Cartopy is a Python package designed for geospatial data processing and has an interface for handling projections in matplotlib maps.

Why is it needed?

The Earth is a globe, but we present maps usually on two-dimensional surfaces. Hence, we typically need to project data points onto flat surfaces (e.g. screens, paper). However, we will always loose some information in doing so.

A map projection is:

a systematic transformation of the latitudes and longitudes of locations from the surface of a sphere or an ellipsoid into locations on a plane. Wikipedia: Map projection.

Different projections preserve different metric properties. As a result, converting geodata from one projection to another is a common exercise in geographic data science.

• conformal projections preserve angles/directions (e.g. Mercator projection)

• equal-area projections preserve area measure (e.g. Mollweide)

• equidistant projections preserve distances between points (e.g. Plate carrée)

• compromise projections seek to strike a balance between distortions (e.g. Robinson)

If you like the “Orange-as-Earth” analogy for projections, checkout this numberphile video by Hannah Fry.

Note

Documentation for this package is available at https://scitools.org.uk/cartopy/docs/latest/.

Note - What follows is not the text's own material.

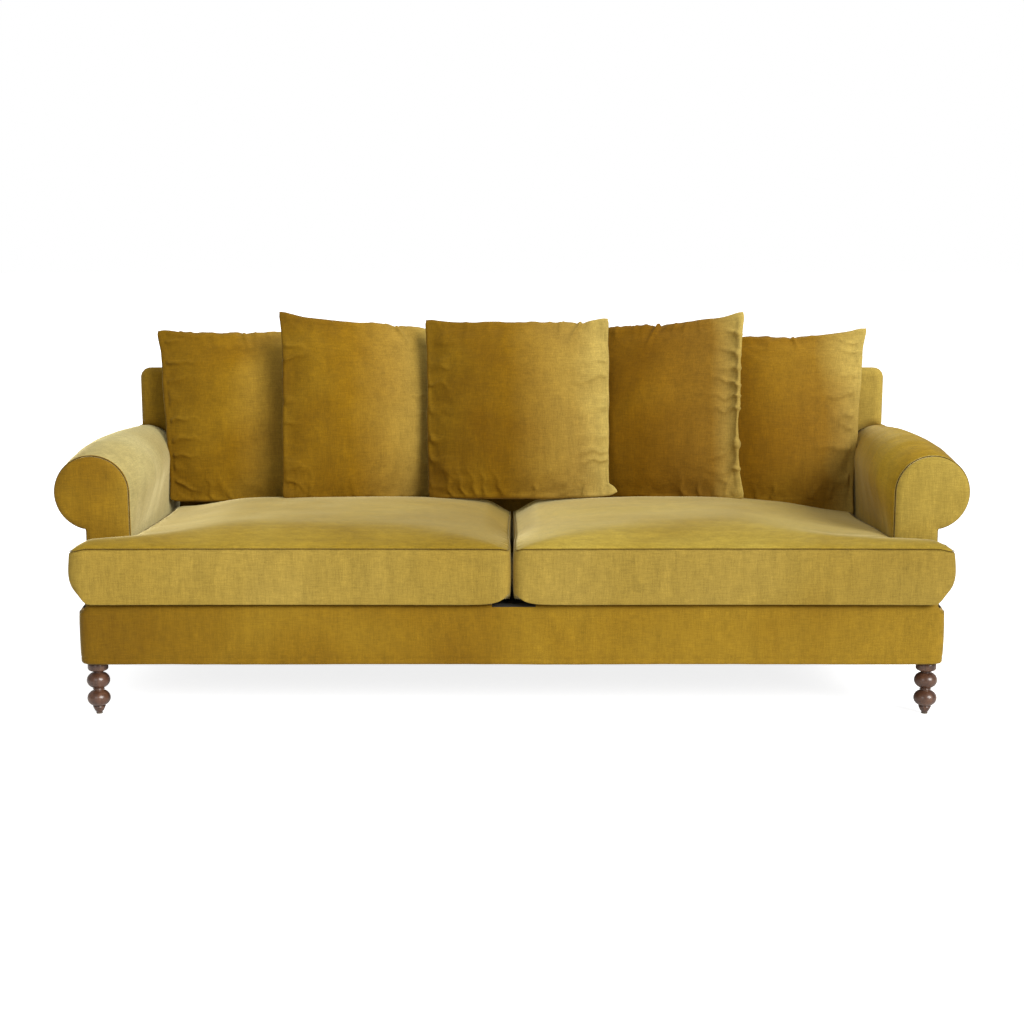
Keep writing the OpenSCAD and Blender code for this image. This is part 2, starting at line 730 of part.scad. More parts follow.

First, we need to import the relevant parts of the cartopy package:

import cartopy
import cartopy.crs as ccrs

Let’s draw a first map with cartopy outlining the global coastlines in the so-called plate carrée projection (equirectangular projection):

ax = plt.axes(projection=ccrs.PlateCarree())
ax.coastlines()

<cartopy.mpl.feature_artist.FeatureArtist at 0x7fb3886723c0>

Note

A list of the available projections can be found on the Cartopy projection list page.

We can combine the functionality of cartopy with geopandas plots and even add geographical features:

fig = plt.figure(figsize=(7, 7))

ax = plt.axes(projection=ccrs.PlateCarree())

gdf.plot(
    ax=ax,
    column="Fueltype",
    markersize=gdf.Capacity / 1e2,
)

ax.coastlines()

ax.add_feature(cartopy.feature.BORDERS, color="red", linewidth=0.5)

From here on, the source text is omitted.